Iceland sits just below the Arctic Circle, which sounds brutally cold, but its climate is tempered by the Gulf Stream. This massive ocean current originates off the coast of Florida and flows north until it splits above the 45th parallel into the North Atlantic Drift. One branch heads toward Europe, the other flows along Iceland’s southeast coast, keeping the western side of the island several degrees warmer than its latitude would normally allow. Reykjavík’s average January temperature hovers around freezing, roughly the same as New York City.

A strong Gulf Stream also pushes back cold Arctic currents that flow down from the north, raising temperatures across the whole island. When the Gulf Stream weakens, those Arctic flows creep in and Iceland gets noticeably colder. So the country’s climate is in a constant tug-of-war between warm Atlantic water and cold Arctic air, and for most of recorded history, the warm side has won enough to keep the island far greener than its name implies.

Erik the Red’s Marketing Scheme

Greenland’s name has a more deliberate origin. In the late 10th century, a Norse chieftain named Erik the Red was exiled from Iceland for killing several men. He sailed west and spent three years exploring the southwestern coast of a massive, largely ice-covered island. When his exile ended and he returned to Iceland, he needed to recruit settlers to join him in building a colony there.

His solution was branding. As the Icelandic sagas put it in a single blunt sentence: Erik called the land “Greenland” because “people would be attracted to go there if it had a favorable name.” He knew a successful settlement needed bodies, and “Greenland” sounded a lot more inviting than what the place actually looked like. It worked. Erik returned with a fleet of 25 ships, though only 14 made it, and established the first Norse settlement on the island.

This is often called the first known example of misleading advertising, and it’s not entirely wrong. But Erik wasn’t lying about everything. The southwestern coast where he settled does have green fjords and patches of usable land during summer months. Norse settlers introduced farming practices there and raised cattle, sheep, and goats. They also traded walrus ivory over long distances. These settlements survived for nearly 500 years, from roughly 985 CE until the mid-1400s, when cooling temperatures and other pressures finally drove the Norse out.

Was Greenland Ever Actually Green?

The Norse arrived during a period of relatively warm climate across the North Atlantic, sometimes called the Medieval Warm Period. Greenland’s coastal margins were somewhat more hospitable then, with enough grass and scrubland to support small-scale herding. Research on lake sediments near Norse ruins in western Greenland shows evidence of land clearing, controlled fires, and herbaceous vegetation spreading between 1000 and 1200 CE. Fungal spores in the sediment confirm the presence of grazing animals, though the evidence suggests the farming was modest, not lush pastoral countryside.

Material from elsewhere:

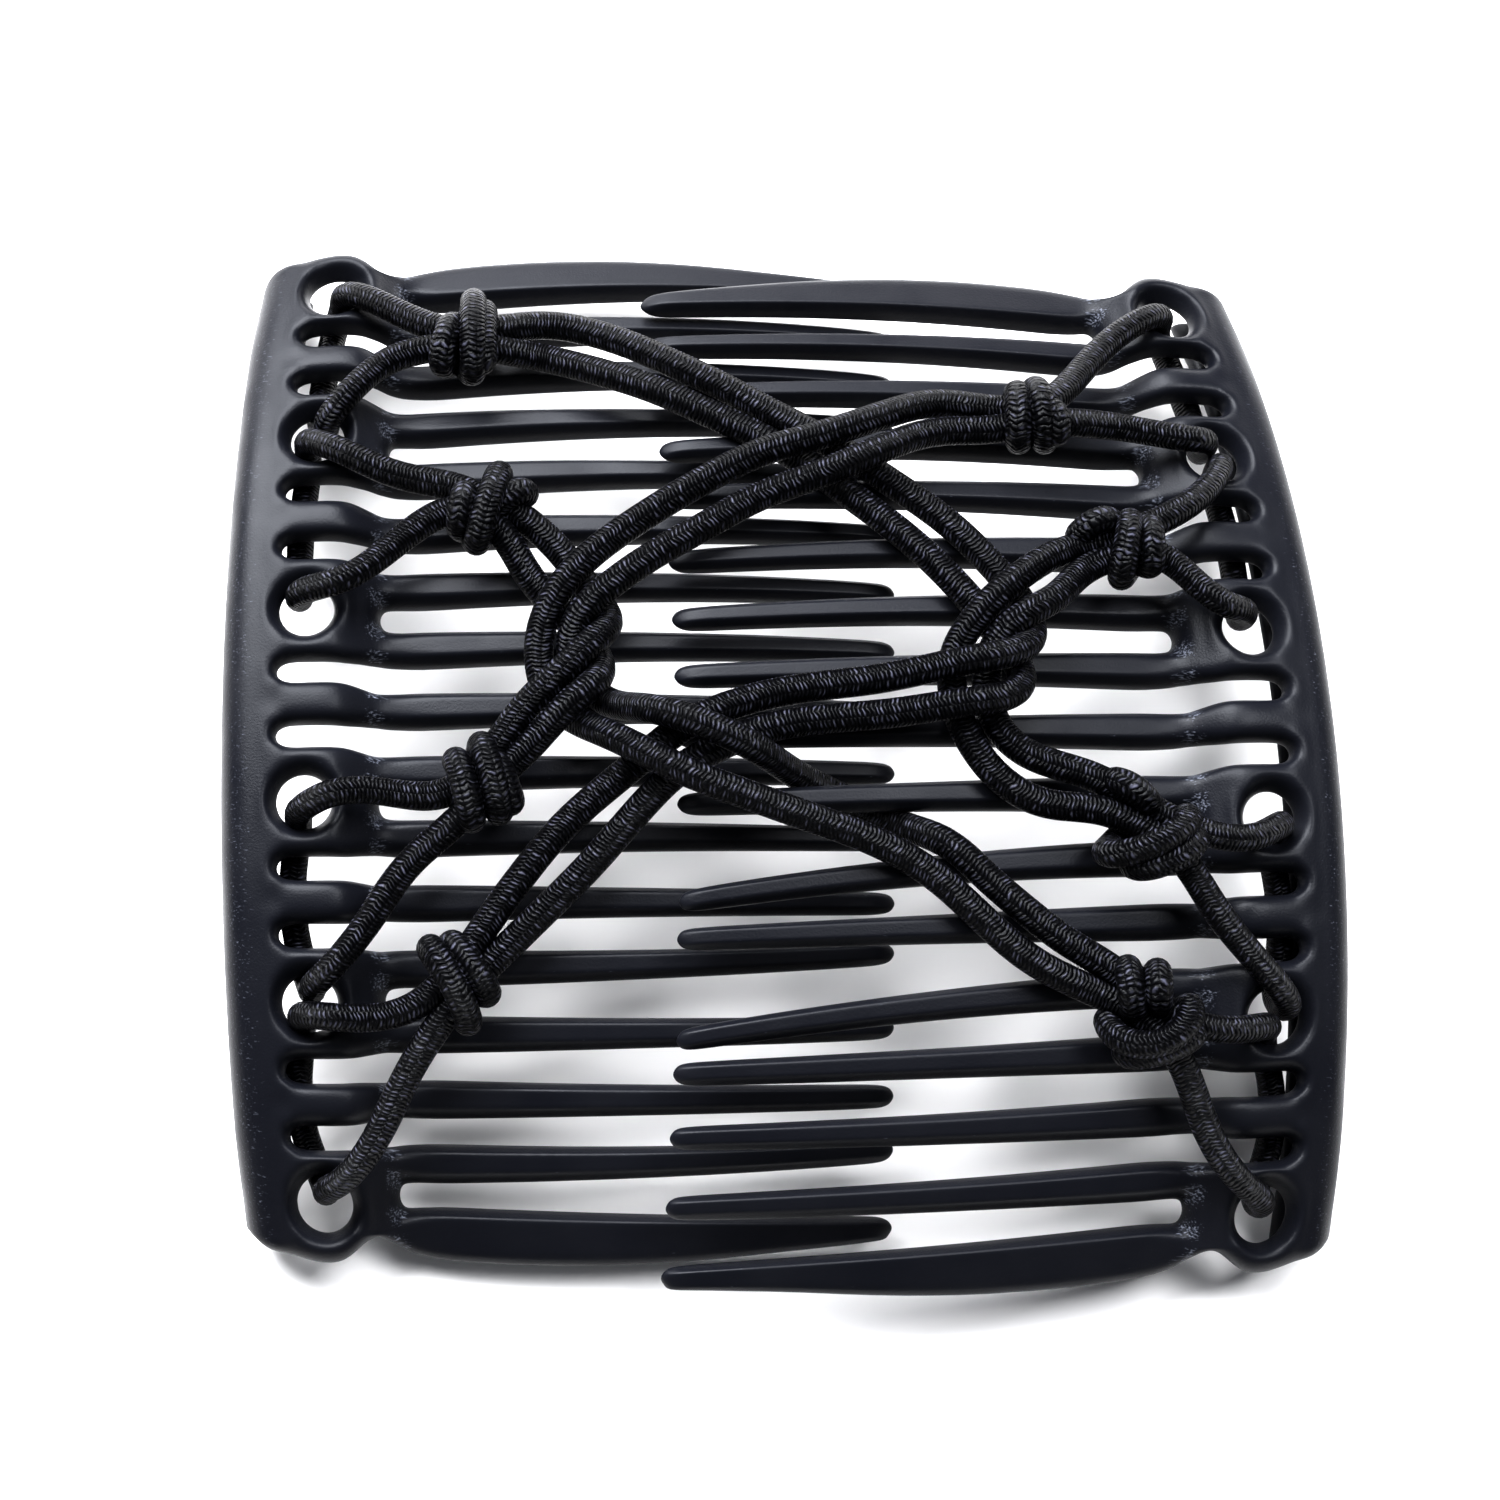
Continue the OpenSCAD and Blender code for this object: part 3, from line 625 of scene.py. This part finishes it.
# Wraps of each knot, seen from above in its own axes: start x y, end x y, bow, lift
wraps = {
    "a1": [(0.9, 4.1, 1.1, -3.6, 0, 0.3), (-0.7, 1.1, -1.8, -2.9, 0, -0.3), (1.9, 3.2, 2.0, -3.0, 0, -0.7)],
    "a2": [(1.0, 3.8, -1.8, -2.9, 0, 0.3), (2.5, 2.6, 1.1, -2.6, 0, 0)],
    "b1": [(3.0, -1.8, -0.3, -2.1, 0, 0), (-1.9, -1.8, 0.6, 2.8, 0, 0.2), (-3.3, -0.8, -2.2, 2.8, 0, -0.4)],
    "b2": [(4.2, -1.3, 0.6, -1.0, 0, 0), (1.9, 4.5, -2.7, -1.9, -1.4, 0.3),
           (-0.7, 4.3, -4.1, -0.8, -1.2, -0.5)],
    "c1": [(-0.4, 3.5, 1.1, -3.1, 0, 0.3), (-2.1, 0.2, -1.1, -2.6, 0, -0.5), (0.9, 0.4, 2.5, 3.1, 0, -0.6)],
    "c2": [(-0.4, 2.8, -3.4, -1.7, 0, 0), (2.1, 2.1, -1.3, -3.0, 0, 0.3), (1.8, 0, -0.1, -3.3, 0, -0.9)],
    "d1": [(0.4, -2.2, 1.2, 2.3, 0, 0), (-1.2, -2.3, -1.2, 2.4, 0, 0.2), (-2.3, 0.3, -2.3, 2.6, 0, -0.6)],
    "d2": [(3.8, -1.9, 1.2, 0.8, 0, 0.3), (1.6, -3.2, -0.2, -0.9, 0, 0.1),
           (2.6, 2.8, -2.4, -2.5, -2.7, 0.2), (-0.2, 4.1, -3.9, -0.9, -0.8, -0.5)],
}


# Half a turn from start to end, over the knot or under it; bow pushes its middle sideways
def halfTurn(start, end, height, bow, count):
    middle, reach = (start + end) / 2, (end - start) / 2
    sideways = Vector((-reach.y, reach.x, 0)).normalized() * bow
    points = []
    for n in range(count):
        a = math.pi * n / count
        points.append(middle - reach * math.cos(a) + (sideways + Vector((0, 0, height))) * math.sin(a))
    return points


def makeKnot(name, s):
    hoops = wraps[name]
    tuck, low = s["tuck"]
    points = [Vector((hoops[0][0] * tuck, hoops[0][1] * tuck, low))]
    for hoop, following in zip(hoops, hoops[1:] + [None]):
        x0, y0, x1, y1, bow, lift = hoop
        end = Vector((x1, y1, 0))
        points += halfTurn(Vector((x0, y0, 0)), end, s["crest"] + lift, bow, s["points"])
        if following:
            points += halfTurn(end, Vector((following[0], following[1], 0)), -s["depth"], 0, s["points"])
    points += [end, Vector((end.x * tuck, end.y * tuck, low))]
    line = smoothLine([inKnot(name, *p) for p in points], cordSettings["spacing"])
    line = settleLine(line, [1.0] * len(line), s["passes"])
    radii = [s["cord"] / 2] * len(line)
    return rollTube("knot" + name.upper(), line, radii, braid, cordSettings["sides"])


for loop in "abcd":
    piece, line = makeLoop(loop, cordSettings)
    knotPieces = [makeKnot(loop + n, knotSettings) for n in "12"]
    for knotPiece, n in zip(knotPieces, "12"):
        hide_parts(f"knot_{loop}_{n}")
    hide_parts(*(f"cord_{loop}_{kind}_{n}" for kind in ("strand", "end") for n in "12"))
    print("cord", loop, round(lengthOf(line)), "mm")


# Combs: one sheet of quads for the whole skin, holes left open, then given its under side

# Profile of the outer wall: skin x and height, inner x and height
wallRows = [(4.7, -5.35, 4.6, -4.4), (3.3, -5.95, 3.2, -4.05), (1.3, -5.95, 2.35, -4.05),
            (0.2, -5.1, 2.2, -3.6), (0.0, -3.9, 2.2, -3.2), (0.0, -2.5, 2.2, -2.75),
            (0.38, -1.15, 2.4, -2.4), (1.19, -0.25, 2.6, -2.15)]
webRows = [2.3, 3.3, 3.9, 4.6, 5.95, 7.3, 8.65, 10.0, 10.7, 11.4, 12.1, 13.0, 13.6]
tineRows = [15.0, 20.0, 26.0, 32.0, 38.0, 44.0, 50.0, 55.0]
firstWeb = len(wallRows)
holeRow = firstWeb + 5       # the row through the middle of the holes
rootRow = firstWeb + len(webRows) - 1
rowCount = rootRow + len(tineRows) + 3
columnCount = 6 * cs["tines"] - 1
facetShare = 0.62            # width of the flat top of a tine, as a share of its foot

# Where the ends of the web lie, from the middle of the comb, at each distance from the spine's edge;
# then half of the width of an end tine, on its outer side
endTable = [(0, 44.4), (0.4, 45.0), (1.2, 45.8), (2.3, 46.3), (4.0, 46.7), (6.8, 47.6), (8.65, 47.3),
            (10.0, 46.2), (10.7, 45.6), (11.4, 45.25), (12.1, 45.3), (13.0, 45.8), (15.0, 46.6)]
endTineTable = [(13, 1.85), (15, 2.1), (20, 2.6), (28, 2.82), (36, 2.72), (44, 2.12), (52, 1.3), (60, 0.75)]

# Rings of vertices round a hole, the inner one 2 columns from its middle and the outer one 3:
# angles from the nearest side, distance outside the hole's edge, and height over the web
ringAngles = {2: {0: 0, 1: 22.5, 2: 45}, 3: {0: 0, 1: 16, 2: 32, 3: 45}}
ringGap = {2: 0.05, 3: 0.85}
ringHeight = {2: -cs["flare"], 3: cs["rim"]}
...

As conditions worsened, the western settlers shifted toward hunting caribou and fishing rather than relying on their dwindling livestock. The settlements didn’t collapse overnight, but the margin for survival was always razor-thin. Greenland was never “green” in the way Iceland is green. Even during the warmest centuries of Norse habitation, the interior was covered by a massive ice sheet, just as it is today.

The Names Today

Modern Greenland is losing ice faster than at any point in recorded history. The ice sheet and its surrounding glaciers shed roughly 300 billion metric tons of ice per year, enough to measurably change sea levels. Satellite measurements from 2012 to 2017 show the ice sheet’s surface dropping in elevation along most of its margins. Greenland is, paradoxically, becoming slightly greener at its edges as ice retreats and vegetation creeps into newly exposed ground, but it remains overwhelmingly white.

Iceland, meanwhile, has been working to reverse centuries of deforestation. Its birch forests hit a low point around the mid-20th century, covering less than 1 percent of the island. Reforestation efforts by the Icelandic Forest Service have pushed tree coverage back up to about 2 percent, still modest but trending in the right direction. The country’s volcanic landscapes, hot springs, and green valleys continue to surprise visitors who expected a frozen wasteland based on the name alone.

So the “switch” isn’t really a switch. Iceland was named by a depressed Viking staring at icebergs after losing everything. Greenland was named by an exiled Viking running a recruitment campaign. Neither man was trying to create a geographic paradox. They were just dealing with their circumstances, and the names stuck for a thousand years.